Connecting With Our Communities - A Day Spent Well at Newtown Festival
In the light of the horrific attack in Christchurch, it is now the time for us all to reflect on the ways we stand united against hatred and fear, and bring our communities closer together. There has been such an outpour of kindness and generosity, as people have come together to support our Muslim friends in these dark times. This gives us a strong sense of hope going forward as a society. Yet this is where it is really crucial to ensure this openness and support are available for people at all times, good or bad.
Uniting our communities and celebrating the beauty of diversity is something we, as a society, should really focus on now. A few weeks ago, the Collaborate team was fortunate to participate in the Newtown Festival, and we would like to share the learnings from our experience.
For those living outside of Wellington - let us give a little background. Newtown is one of Wellington suburbs that embodies ethnical diversity and multiculturalism. Its colourfulness and the creative types and characters are what makes this area of town so unique. Newtown Festival focuses on celebrating all this vibrancy and every year brings together people from all across Wellington. People take over the streets in a celebration of community, cuisine and music from every culture imaginable.

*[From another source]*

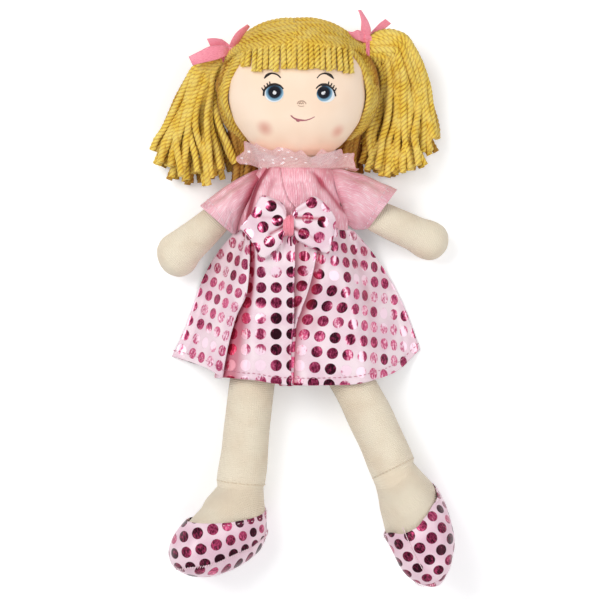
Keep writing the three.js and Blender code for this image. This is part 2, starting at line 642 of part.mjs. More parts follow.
const legs = {
  left: {
    flapX: -20, pivotX: -21.5, lean: -6.1, roll: -58, point: 8, toeUp: 20, toeDown: 20,
  },
  right: {
    flapX: 20, pivotX: 23.5, lean: 26.2, roll: -17, point: 25, toeUp: 40, toeDown: 8,
  },
};
const hipY = TORSO_BOTTOM - GAP - SEAM_FLAP / 2;
for (const leg of Object.values(legs)) {
  leg.hinge = at(leg.flapX, hipY, SEAT_Z);
  leg.pivot = at(leg.pivotX, hipY - LEG_REACH, SEAT_Z);
  const frame = (ankleZ) => {
    const lean = radians(leg.lean);
    const ankle = at(
      leg.pivot.x + LEG_LENGTH * Math.sin(lean), leg.pivot.y - LEG_LENGTH * Math.cos(lean), ankleZ,
    );
    const up = leg.pivot.clone().sub(ankle).normalize();
    const level = Z.clone().addScaledVector(up, -Z.dot(up)).normalize();
    const forward = level.applyAxisAngle(up, radians(leg.roll));
    const across = up.clone().cross(forward).normalize();
    const tip = (axis, angle) => axis.clone().applyAxisAngle(across, radians(angle));
    return { ankle, up, forward, across, footUp: tip(up, leg.point), footForward: tip(forward, leg.point) };
  };
  let ankleZ = 20;
  for (let i = 0; i < 4; i++) {
    const f = frame(ankleZ);
    const low = Math.min(...footRings(0).slice(2).flat()
      .map((p) => f.footForward.z * p.x + f.across.z * p.y + f.footUp.z * p.z));
    ankleZ = -low - PRESSED;
  }
  Object.assign(leg, frame(ankleZ));
  leg.footMatrix = new THREE.Matrix4().makeBasis(leg.footForward, leg.across, leg.footUp).setPosition(leg.ankle);
}

const legThickness = 0.985;
for (const [name, leg] of Object.entries(legs)) {
  const way = leg.up.clone().negate();
  const across = Z.clone().cross(way).normalize();
  const up = way.clone().cross(across);
  const length = leg.pivot.distanceTo(leg.ankle);
  const dome = [-0.975, -0.85, -0.6, -0.3].map((s) => [s * LEG_DOME, LEG_DOME * Math.sqrt(1 - s * s)]);
  const flat = curve([
    [-LEG_DOME, SEAM_FLAP / 2], [-LEG_DOME / 2, 4.6], [0, 8.4], [10, 12.2], [22, 0.48 * LEG_WIDTH],
  ]);
  const thick = legThickness * LEG_WIDTH;
  const body = [
    ...dome.map(([s, w]) => [s, w, flat(s)[0]]),
    [0, LEG_DOME, flat(0)[0]],
    [9, 0.485 * LEG_WIDTH, flat(9)[0]],
    [22, 0.5 * LEG_WIDTH, flat(22)[0]],
    [45, 0.505 * LEG_WIDTH, 0.5 * thick],
    [68, 0.485 * LEG_WIDTH, 0.48 * thick],
    [length - 12, 0.505 * ANKLE_WIDTH, 0.505 * ANKLE_WIDTH],
    [length, 0.5 * ANKLE_WIDTH, 0.5 * ANKLE_WIDTH],
    [length + 8, 0.49 * ANKLE_WIDTH, 0.49 * ANKLE_WIDTH],
  ];
  const rings = body.map(([s, w, h]) => oval(leg.pivot.clone().addScaledVector(way, s), across, up, w, h));
  const frontOpen = (leg.toeUp - leg.point) / 2;
  const backOpen = (leg.toeDown + leg.point) / 2;
  const legEnd = leg.ankle.clone().addScaledVector(leg.up, GAP / 2);
  const cut = wedgeCut(legEnd, leg.forward, leg.up, leg.across, frontOpen, backOpen);
  piece(`leg_${name}`, pressFlat(minus(loft(rings), cut)), SKIN);

  const flap = loft([-0.5, 0.5].map((s) => {
    const start = leg.hinge.clone().addScaledVector(X, s * LEG_FLAP);
    const round = spread(90, 270, 7).map((a) => start.clone()
      .addScaledVector(Y, (-SEAM_FLAP * Math.cos(radians(a))) / 2)
      .addScaledVector(Z, (SEAM_FLAP * Math.sin(radians(a))) / 2));
    const lower = [-1, 1].map((k) => start.clone()
      .addScaledVector(Y, -(LEG_REACH - 6))
      .addScaledVector(Z, (k * SEAM_FLAP) / 2));
    return [...round, ...lower];
  }));
  const round = rod(leg.pivot.clone().setZ(0), leg.pivot.clone().setZ(60), LEG_DOME + GAP + 0.1, 56);
  piece(`hip_tab_${name}`, minus(flap, round), SKIN);

  // The foot fills the shoe: bare above the top line, a core below it
  const outer = loft(footRings(0));
  const core = loft(footRings(-SHOE_WALL - GAP));
  const topCut = wedgeCut(at(0, 0, GAP / 2), X, Z.clone().negate(), Y, frontOpen, backOpen);
  const bare = minus(outer, footPrism([...topLine, [-30, -150], [70, -150]]), topCut);
  const inside = minus(core, topCut, belowSeam(GAP));
  const shell = minus(outer, loft(footRings(-SHOE_WALL)), aboveTop(-GAP), belowSeam(GAP / 2));
  const sole = minus(outer.intersect(belowSeam(-GAP / 2)), topCut);
  for (const [label, solid, colour] of [
    [`foot_${name}`, bare.add(inside), SKIN],
    [`shoe_${name}`, shell, SHOE_PINK],
    [`sole_${name}`, sole, SHOE_PINK],
  ]) {
    piece(label, pressFlat(solid.transform(leg.footMatrix.elements)), colour);
  }
}

// Skirt: a gathered front that drapes over the legs and a back that lies flat
const waistHalf = torsoCurve(WAIST_Y)[2] + GAP + KNIT;
const bodiceCrown = torsoZ + TORSO_DEPTH / 2 + GAP + KNIT;
const crown = bodiceCrown + 0.3;
const overLegs = Math.max(...Object.values(legs).map((leg) => lerp(leg.pivot.z, leg.ankle.z, 0.4)))
  + (legThickness * LEG_WIDTH) / 2 + 1.4;
const hemLow = SATIN + GAP + 0.4;
const height = curve([[0, crown], [0.12, crown + 0.9], [0.3, crown + 1.4], [0.5, lerp(crown, overLegs, 0.55)],
  [0.72, overLegs + 2.6], [1, overLegs + 1.6]]);
const sideHeight = curve([[0, torsoZ], [0.12, 0.72 * torsoZ], [0.26, 0.36 * torsoZ], [0.42, hemLow + 0.6],
  [0.6, hemLow], [1, hemLow]]);
const foldLines = [
  { u: -0.5, from: 0.05, deep: -2.6, wide: 0.05 },
  { u: -0.78, from: 0.2, deep: 2.2, wide: 0.06 },
  { u: -0.28, from: 0.1, deep: 1.6, wide: 0.07 },
  { u: -0.02, from: 0.1, deep: -3, wide: 0.06 },
  { u: 0.2, from: 0.15, deep: 1.8, wide: 0.08 },
  { u: 0.5, from: 0.3, deep: -1.4, wide: 0.07 },
  { u: 0.74, from: 0.2, deep: 2.2, wide: 0.07 },
];
function skirtPoint(u, t, lift) {
  const hemX = 2.5 + (u * HEM_WIDTH) / 2;
  const waistX = 0.8 + waistHalf * Math.sin((u * Math.PI) / 2);
  const x = lerp(waistX, hemX, t ** 0.72);
  const hemY = WAIST_Y - SKIRT_LENGTH + HEM_RISE * Math.abs(u) ** 3;
  const y = lerp(WAIST_Y, hemY, t);
  const arch = lerp(Math.cos((u * Math.PI) / 2), 1 - ease(Math.abs(u), 0.5, 1), t ** 0.6);
  const low = sideHeight(t)[0];
  const folds = foldLines.reduce((sum, fold) => sum + fold.deep * ease(t, fold.from, 1)
    * Math.exp(-(((u - fold.u) / fold.wide) ** 2)), 0);
  const z = low + (height(t)[0] - low) * arch + folds * (arch > 0.25 ? 1 : 0.35);
  return at(x, y - lift * 0.2 * (1 - t), Math.max(z, hemLow) + lift);
}
const skirtColumns = 41;
const skirtGrid = (lift) => [0, 0.07, 0.16, 0.28, 0.42, 0.56, 0.7, 0.85, 1]
  .map((t) => spread(-1, 1, skirtColumns).map((u) => skirtPoint(u, t, lift)));
piece('skirt_front', cloth(skirtGrid(SATIN), skirtGrid(0)), PINK_SATIN, 0.4, 0.2);

const backOutline = [
  ...spread(0, 1, 9).map((t) => skirtPoint(-1, t, 0)),
  ...spread(-1, 1, 17).slice(1, -1).map((u) => skirtPoint(u, 1, 0)),
  ...spread(1, 0, 9).map((t) => skirtPoint(1, t, 0)),
].map((p) => [p.x, p.y]);
piece('skirt_back', prism(backOutline, 0, SATIN), PINK_SATIN, 0.4, 0.2);

// Bow: a soft band sewn at the waist, with a puffed wing on each side
const bowX = -2.1;
const bowY = WAIST_Y + 3.8;
const bowMiddle = bodiceCrown + GAP + BOW_DEPTH / 2;
const wingRows = {
  left: [[0.13, 4.2, 3.8, 0, 3.6], [0.3, 7, 6.5, 0, 4.2], [0.55, 14.5, 14, 0.2, 4], [0.8, 13.5, 18, -1, 2.6],
    [1, 3, 8.5, -3.6, 1]],
  right: [[0.13, 4.2, 3.8, 0, 3.6], [0.3, 9.5, 6.5, 0, 4.2], [0.52, 18, 12.5, 0, 3.9], [0.8, 12.5, 18, -1, 2.6],
    [1, 4.5, 7, -3.6, 1]],
};
for (const [name, rows] of Object.entries(wingRows)) {
  const sign = name === 'left' ? -1 : 1;
  const grow = BOW_HEIGHT / 36;
  const rings = rows.map(([s, rise, drop, dip, b]) => oval(
    at(bowX + sign * (BOW_BAND / 2 + GAP + ((s - 0.13) / 0.87) * ((BOW_WIDTH - BOW_BAND) / 2)),
      bowY + ((rise - drop) * grow) / 2, bowMiddle + SATIN + 0.9 + dip),
    Y, Z, ((rise + drop) * grow) / 2, b, 2.1, 18,
  ));
  piece(`bow_${name}`, loft(rings), PINK_SATIN, 0.4, 0.2);
}
const bandRings = [-0.5, -0.35, 0.35, 0.5].map((s) => oval(
  at(bowX + s * BOW_BAND, bowY, bowMiddle), Y, Z,
  Math.abs(s) > 0.4 ? 3.6 : 4.4, (Math.abs(s) > 0.4 ? 0.42 : 0.5) * BOW_DEPTH, 2.6, 16,
));
piece('bow_band', loft(bandRings), CORAL, 0.5);

export default doll;
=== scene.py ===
# %% [markdown]
# # A rag doll, dressed and stuffed
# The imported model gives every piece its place: a doll of sewn cloth lying on its back, with a joint at
# each seam where a real one bends. This lesson replaces each plain solid by the cloth, yarn and thread
# that it stands for. Lengths in the tables are millimetres, because that is how a pattern cutter works,
# and meshes are in metres.

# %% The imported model
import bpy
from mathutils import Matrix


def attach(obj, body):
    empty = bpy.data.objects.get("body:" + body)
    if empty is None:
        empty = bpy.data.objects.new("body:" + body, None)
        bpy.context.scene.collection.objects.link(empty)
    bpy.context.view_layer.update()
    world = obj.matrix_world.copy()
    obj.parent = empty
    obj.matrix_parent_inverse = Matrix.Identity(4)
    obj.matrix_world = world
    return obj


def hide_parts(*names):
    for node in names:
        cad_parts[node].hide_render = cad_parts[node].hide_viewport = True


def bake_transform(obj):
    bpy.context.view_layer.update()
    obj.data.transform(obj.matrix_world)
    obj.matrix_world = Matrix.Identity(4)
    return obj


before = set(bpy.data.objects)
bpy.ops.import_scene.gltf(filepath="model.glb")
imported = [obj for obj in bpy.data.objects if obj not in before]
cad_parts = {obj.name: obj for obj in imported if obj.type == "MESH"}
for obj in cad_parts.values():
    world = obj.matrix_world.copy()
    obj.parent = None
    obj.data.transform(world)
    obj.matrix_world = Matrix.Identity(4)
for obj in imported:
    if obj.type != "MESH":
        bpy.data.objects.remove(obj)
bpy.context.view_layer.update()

# %% [markdown]
# ## Camera
# The photograph looks straight down on the doll. A long lens far away keeps the perspective mild, as a
# product photographer does, so that the raised face and the low feet have nearly the same scale.

# %% Camera over the doll
import math
import bpy
import numpy as np
from mathutils import Vector

MM = 0.001
VIEW_WIDTH = 390
VIEW_CENTRE = np.array((5.2, -55.25))
VIEW_HEIGHT = 40
CAMERA_RISE = 1600
SENSOR_WIDTH = 36
scene = bpy.context.scene
lens = bpy.data.cameras.new("camera")
lens.sensor_width = SENSOR_WIDTH
lens.lens = SENSOR_WIDTH * CAMERA_RISE / VIEW_WIDTH
camera = bpy.data.objects.new("camera", lens)
camera.location = (*(VIEW_CENTRE * MM), (CAMERA_RISE + VIEW_HEIGHT) * MM)
scene.collection.objects.link(camera)
scene.camera = camera
print("lens:", round(lens.lens, 1), "mm")

# %% [markdown]
# ## Colours and finishes
# A finish is a Principled shader with a small tree of nodes before it. The helpers below add nodes by
# kind and link them, so that each finish later reads as a recipe: where the pattern lies, its height, its
# colours.

# %% Helpers for node trees and finishes
def tint(red, green, blue):
    """A colour as a screen shows it, 0 to 255, in the linear numbers that a shader uses"""
    def linear(part):
        part /= 255
        return part / 12.92 if part <= 0.04045 else ((part + 0.055) / 1.055) ** 2.4
    return (linear(red), linear(green), linear(blue), 1.0)


class NodeTree:
    """Adds nodes to a tree, and sets or links their sockets"""

    def feed(self, node, sockets):
        for key, value in dict(sockets).items():
            if isinstance(value, bpy.types.NodeSocket):
                self.tree.links.new(value, node.inputs[key])
            else:
                node.inputs[key].default_value = value

    def add(self, kind, sockets=(), out=0, **settings):
        node = self.tree.nodes.new(kind)
        for key, value in settings.items():
            setattr(node, key, value)
        self.feed(node, sockets)
        return node.outputs[out]

    def math(self, operation, first, second=0.0):
        return self.add("ShaderNodeMath", {0: first, 1: second}, operation=operation)

    def times(self, first, second):
        return self.math("MULTIPLY", first, second)

    def total(self, first, *others):
        for other in others:
            first = self.math("ADD", first, other)
        return first

    def vector(self, operation, first, second=(0.0, 0.0, 0.0), out=0):
        return self.add("ShaderNodeVectorMath", {0: first, 1: second}, out, operation=operation)

    def scaled(self, vector, factor):
        return self.add("ShaderNodeVectorMath", {0: vector, "Scale": factor}, operation="SCALE")


CLOTH_UNIT = 100.0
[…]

What Collaborate wanted to bring to the festival is that sense of positivity and connection. It is the small acts of kindness that can really lighten up someone’s day, and this was our focus on that beautiful and warm Sunday. Our ask of the passers-by was to leave little messages of kindness for others on our chalkboard and to share more personalised messages with their loved ones on postcards they could take away. We believe everyone is unique and brings something beautiful to the world and to the lives of the people they touch. Too often we don’t even realise how much we actually positively impact others, and that sometimes just a smile and the ability to listen can mean the world for someone.
For us, it was so heartwarming to see all the different people engaging with us. There were young kids with their parents, elderly people and everyone in between. Teenage boys were the most endearing. They left the most beautiful words of kindness, and showed us, once more, that you should never judge a person by their appearance. Our blackboard filled up with colourful messages, drawings and expressions of love.
And this is where it really starts. It is all about incorporating those little acts of kindness towards the people around us that could help us build a strong community where everyone, regardless of their religion, ethnicity or colour of their skin can be equal and accepted.